The first, a single scalar value is not intended to be stored in the PintArray as it's not an array, and should raise an error (TODO). The scalar Quantity is the scalar form of the PintArray, and is returned when performing operations that use `get_item`, eg indexing. A PintArray can be created from a list of scalar Quantitys using `PintArray._from_sequence`.

The second, a 1d array or list, is intended to be stored in the PintArray, and is stored in the PintArray.data attribute.

The third, 2d+ arrays or lists, are beyond the capabilities of ExtensionArrays which are limited to 1d arrays, so cannot be stored in the array, and should raise an error (TODO).

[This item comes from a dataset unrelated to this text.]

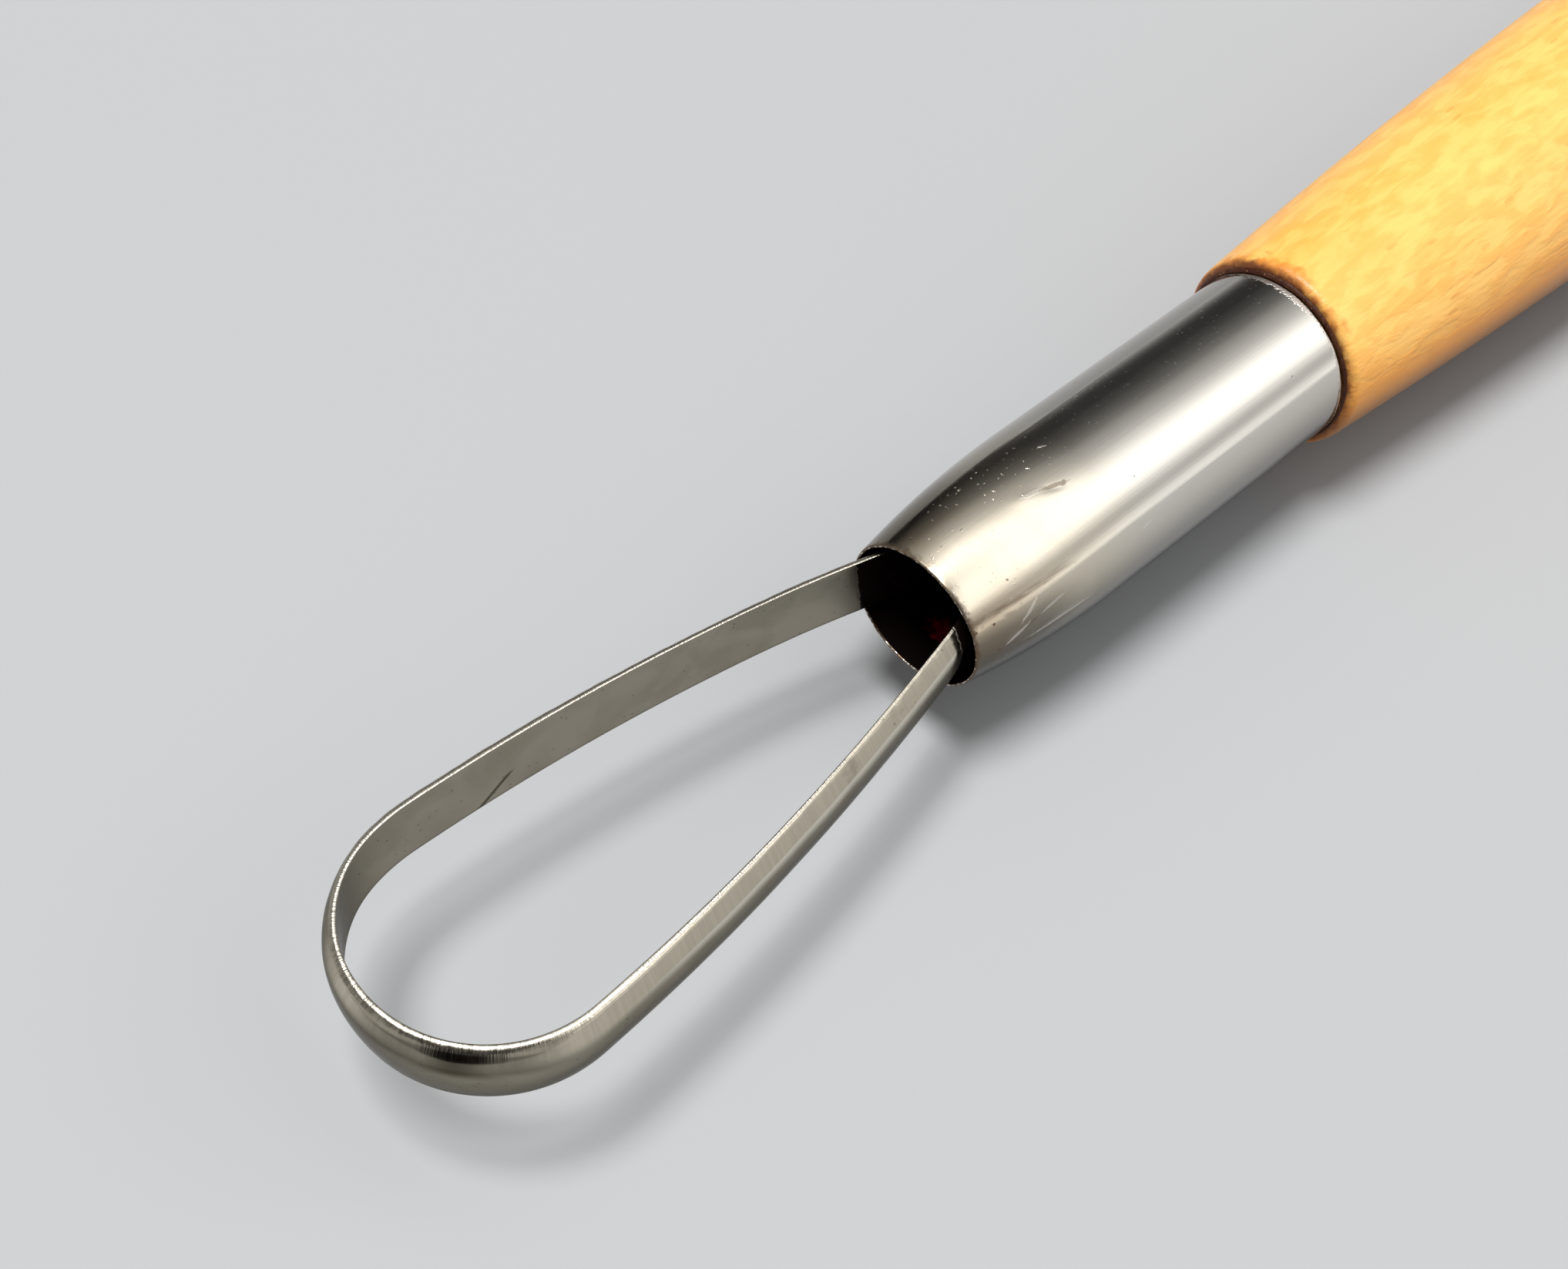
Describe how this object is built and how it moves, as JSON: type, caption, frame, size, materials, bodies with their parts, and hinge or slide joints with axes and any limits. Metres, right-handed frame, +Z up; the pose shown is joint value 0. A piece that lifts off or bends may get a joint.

Most operations on the PintArray act on the Quantity stored in `PintArray.data`, so will behave similiarly to operations on a Quantity, with some caveats:

1. An operation that would return a 1d Quantity will return a PintArray containing the Quantity. This allows pandas to assign the result to a Series.
2. Arithemetic and comparative operations are limited to scalars and sequences of the same length as the stored Quantity. This ensures results are the same length as the stored Quantity, so can be added to the same DataFrame.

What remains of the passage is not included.